In the present case, the jury could have found — the evidence was uncontroverted— that Mr. Davis told the undercover officer: “And actually, it’s kind of been on my mind to do something like that.” Arguably ambiguous — the government agent had raised the possibility of a ménage á trois — the statement was nevertheless uttered in the context of engaging in sexual activity with the fictitious thirteen-year-old child, and sufficiently raised a factual question as to Mr. Davis’s predisposition to engage sexually with children to create a question for the jury. See Munoz v. State, 629 So.2d 90, 100 (Fla.1993) (holding that, when there exists a factual question on predisposition, the case should go to the jury).

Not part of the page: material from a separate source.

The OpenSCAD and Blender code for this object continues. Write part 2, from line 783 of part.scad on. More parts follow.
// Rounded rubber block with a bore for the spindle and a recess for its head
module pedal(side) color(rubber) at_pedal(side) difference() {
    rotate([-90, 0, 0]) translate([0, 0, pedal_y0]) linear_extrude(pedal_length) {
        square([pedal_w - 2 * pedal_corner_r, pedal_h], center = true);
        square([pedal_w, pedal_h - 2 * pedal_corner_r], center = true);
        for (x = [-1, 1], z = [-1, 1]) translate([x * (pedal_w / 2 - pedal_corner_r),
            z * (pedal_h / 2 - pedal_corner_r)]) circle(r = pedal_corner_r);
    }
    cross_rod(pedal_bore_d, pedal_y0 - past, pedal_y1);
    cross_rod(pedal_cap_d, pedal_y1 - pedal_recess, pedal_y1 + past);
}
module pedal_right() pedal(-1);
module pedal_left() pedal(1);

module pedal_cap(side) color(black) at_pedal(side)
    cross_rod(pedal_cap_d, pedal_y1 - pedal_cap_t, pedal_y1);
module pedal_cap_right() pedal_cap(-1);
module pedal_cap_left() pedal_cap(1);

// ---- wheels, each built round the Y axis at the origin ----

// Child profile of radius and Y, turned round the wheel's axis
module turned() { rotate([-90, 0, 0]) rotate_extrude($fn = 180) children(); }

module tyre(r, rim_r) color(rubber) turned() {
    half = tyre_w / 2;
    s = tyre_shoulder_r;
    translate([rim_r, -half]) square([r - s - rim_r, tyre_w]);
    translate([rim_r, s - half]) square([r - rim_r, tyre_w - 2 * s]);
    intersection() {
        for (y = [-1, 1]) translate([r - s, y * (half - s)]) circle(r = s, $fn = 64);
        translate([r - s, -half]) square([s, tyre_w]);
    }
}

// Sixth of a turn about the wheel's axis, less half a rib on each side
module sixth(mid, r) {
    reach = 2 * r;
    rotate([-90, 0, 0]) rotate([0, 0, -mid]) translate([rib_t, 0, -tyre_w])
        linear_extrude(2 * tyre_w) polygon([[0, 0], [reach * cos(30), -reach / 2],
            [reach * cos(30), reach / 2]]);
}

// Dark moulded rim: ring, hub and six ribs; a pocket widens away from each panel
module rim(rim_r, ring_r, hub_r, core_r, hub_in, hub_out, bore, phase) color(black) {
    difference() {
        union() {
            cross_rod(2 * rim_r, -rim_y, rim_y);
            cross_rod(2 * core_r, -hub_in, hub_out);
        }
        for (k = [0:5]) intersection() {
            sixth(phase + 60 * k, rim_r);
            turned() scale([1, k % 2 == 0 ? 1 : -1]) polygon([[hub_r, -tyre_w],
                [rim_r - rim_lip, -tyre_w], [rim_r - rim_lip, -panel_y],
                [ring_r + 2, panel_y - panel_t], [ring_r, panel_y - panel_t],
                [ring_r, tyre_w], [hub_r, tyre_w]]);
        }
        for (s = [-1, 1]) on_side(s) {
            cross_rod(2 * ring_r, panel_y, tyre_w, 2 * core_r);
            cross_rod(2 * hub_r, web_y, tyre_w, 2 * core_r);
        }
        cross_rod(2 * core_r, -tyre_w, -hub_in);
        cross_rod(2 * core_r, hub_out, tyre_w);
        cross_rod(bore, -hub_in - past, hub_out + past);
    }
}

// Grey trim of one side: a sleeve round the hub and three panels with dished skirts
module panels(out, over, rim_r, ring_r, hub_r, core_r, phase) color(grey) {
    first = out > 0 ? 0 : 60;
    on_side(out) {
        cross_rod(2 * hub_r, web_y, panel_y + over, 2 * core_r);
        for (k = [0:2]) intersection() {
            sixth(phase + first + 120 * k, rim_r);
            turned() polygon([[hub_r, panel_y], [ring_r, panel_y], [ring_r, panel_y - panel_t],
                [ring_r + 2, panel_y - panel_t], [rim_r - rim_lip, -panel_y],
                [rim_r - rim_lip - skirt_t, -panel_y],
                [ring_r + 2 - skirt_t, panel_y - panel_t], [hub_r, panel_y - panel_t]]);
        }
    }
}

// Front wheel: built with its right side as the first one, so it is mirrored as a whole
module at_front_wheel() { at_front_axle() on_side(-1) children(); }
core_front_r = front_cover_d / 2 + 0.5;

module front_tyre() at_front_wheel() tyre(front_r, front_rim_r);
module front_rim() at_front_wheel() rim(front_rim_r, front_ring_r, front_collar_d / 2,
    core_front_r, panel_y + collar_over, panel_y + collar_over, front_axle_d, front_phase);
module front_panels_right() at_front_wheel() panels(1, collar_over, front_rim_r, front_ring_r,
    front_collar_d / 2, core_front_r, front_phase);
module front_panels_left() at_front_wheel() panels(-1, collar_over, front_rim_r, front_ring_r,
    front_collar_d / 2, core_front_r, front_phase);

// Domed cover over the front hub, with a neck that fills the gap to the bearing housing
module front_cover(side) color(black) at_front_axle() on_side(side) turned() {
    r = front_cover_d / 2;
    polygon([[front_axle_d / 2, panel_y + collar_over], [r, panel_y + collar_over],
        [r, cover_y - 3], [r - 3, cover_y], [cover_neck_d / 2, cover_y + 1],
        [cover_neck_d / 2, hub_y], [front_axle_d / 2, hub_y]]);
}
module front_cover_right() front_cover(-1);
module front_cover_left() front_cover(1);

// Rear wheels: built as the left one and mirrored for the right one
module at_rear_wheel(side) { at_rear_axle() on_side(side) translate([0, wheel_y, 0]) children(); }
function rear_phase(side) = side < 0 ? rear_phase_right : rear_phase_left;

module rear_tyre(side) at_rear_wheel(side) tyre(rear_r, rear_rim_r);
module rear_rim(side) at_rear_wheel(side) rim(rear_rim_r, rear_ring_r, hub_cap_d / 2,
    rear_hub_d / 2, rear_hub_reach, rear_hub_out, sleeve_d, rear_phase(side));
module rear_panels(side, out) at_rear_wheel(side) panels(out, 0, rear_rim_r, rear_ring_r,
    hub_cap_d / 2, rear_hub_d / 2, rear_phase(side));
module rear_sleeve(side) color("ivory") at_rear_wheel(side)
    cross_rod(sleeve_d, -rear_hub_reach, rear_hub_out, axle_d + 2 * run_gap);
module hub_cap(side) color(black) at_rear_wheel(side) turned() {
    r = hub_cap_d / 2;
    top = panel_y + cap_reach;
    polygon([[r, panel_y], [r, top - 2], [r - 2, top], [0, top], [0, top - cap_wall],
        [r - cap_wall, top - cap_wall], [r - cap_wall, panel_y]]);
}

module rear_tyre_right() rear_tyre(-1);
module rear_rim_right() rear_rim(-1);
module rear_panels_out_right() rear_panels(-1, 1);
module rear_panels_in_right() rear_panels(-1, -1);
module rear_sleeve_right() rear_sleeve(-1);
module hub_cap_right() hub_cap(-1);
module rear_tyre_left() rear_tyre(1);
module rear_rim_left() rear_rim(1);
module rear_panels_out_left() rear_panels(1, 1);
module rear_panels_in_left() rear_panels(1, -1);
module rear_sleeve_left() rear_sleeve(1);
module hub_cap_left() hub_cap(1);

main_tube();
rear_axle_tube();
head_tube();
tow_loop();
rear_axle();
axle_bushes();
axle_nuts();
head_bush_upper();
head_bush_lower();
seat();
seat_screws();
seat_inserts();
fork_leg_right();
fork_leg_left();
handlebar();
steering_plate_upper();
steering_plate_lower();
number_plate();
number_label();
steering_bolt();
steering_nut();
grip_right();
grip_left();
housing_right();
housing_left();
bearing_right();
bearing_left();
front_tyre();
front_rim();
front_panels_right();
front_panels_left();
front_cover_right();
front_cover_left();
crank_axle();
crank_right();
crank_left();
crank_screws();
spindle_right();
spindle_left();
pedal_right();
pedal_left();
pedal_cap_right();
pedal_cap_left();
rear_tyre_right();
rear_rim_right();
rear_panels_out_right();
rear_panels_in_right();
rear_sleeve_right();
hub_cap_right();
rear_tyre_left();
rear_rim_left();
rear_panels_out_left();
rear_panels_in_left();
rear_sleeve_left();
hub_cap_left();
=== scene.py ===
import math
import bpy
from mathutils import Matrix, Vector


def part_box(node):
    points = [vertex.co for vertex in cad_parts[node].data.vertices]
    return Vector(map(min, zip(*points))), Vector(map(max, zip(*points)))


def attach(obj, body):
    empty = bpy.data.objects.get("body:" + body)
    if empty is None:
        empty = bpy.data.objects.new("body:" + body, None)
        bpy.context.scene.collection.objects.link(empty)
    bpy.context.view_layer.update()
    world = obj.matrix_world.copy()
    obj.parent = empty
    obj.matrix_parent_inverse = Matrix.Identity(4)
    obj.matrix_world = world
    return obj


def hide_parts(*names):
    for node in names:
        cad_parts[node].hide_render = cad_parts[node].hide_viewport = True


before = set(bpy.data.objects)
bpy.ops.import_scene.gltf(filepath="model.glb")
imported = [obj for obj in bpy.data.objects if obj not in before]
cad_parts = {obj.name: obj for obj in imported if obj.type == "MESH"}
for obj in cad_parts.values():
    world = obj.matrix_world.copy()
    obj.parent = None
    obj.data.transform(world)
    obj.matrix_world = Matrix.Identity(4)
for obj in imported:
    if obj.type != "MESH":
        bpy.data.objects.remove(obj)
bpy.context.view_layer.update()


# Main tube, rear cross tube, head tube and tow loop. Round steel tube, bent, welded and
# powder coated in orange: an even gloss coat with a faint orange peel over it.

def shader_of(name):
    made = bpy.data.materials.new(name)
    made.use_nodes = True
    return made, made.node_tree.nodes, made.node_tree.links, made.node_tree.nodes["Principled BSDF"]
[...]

Mr. Davis also argues on cross-appeal that his dual convictions under subsections 847.0135(3)(a) and (4)(a) violate constitutional prohibitions against double jeopardy. On this “degree variant” issue, we are bound by our prior decision in Elsberry v. State, 130 So.3d 798, 798 (Fla. 1st DCA *12342014), which extended the holding in State v. Murphy, 124 So.3d at 380, to the specific statutory subsections at issue here. See also Cantrell v. State, 132 So.3d 931, 933 (Fla. 1st DCA 2014) (citing Elsberry) and Griffis v. State, 133 So.3d 653, 654 (Fla. 1st DCA 2014) (citing Elsberry and Cantrell). Contra Shelley v. State, 134 So.3d 1138, 1141 (Fla. 2d DCA 2014) (“Thus, the soliciting offense does not contain an element that is not found in the traveling offense. As a result, dual convictions for soliciting and traveling in the course of one criminal transaction or episode violate the prohibition against double jeopardy.” (citations omitted)); Hartley v. State, 129 So.3d 486, 491 (Fla. 4th DCA 2014) (same); Pinder v. State, 128 So.3d 141, 142-44 (Fla. 5th DCA 2013) (same). We certify conflict with Shelley, Hartley, and Pinder.
Affirmed.
MARSTILLER, J., concurs in result; WETHERELL, J., concurs in part and dissents in part with opinion.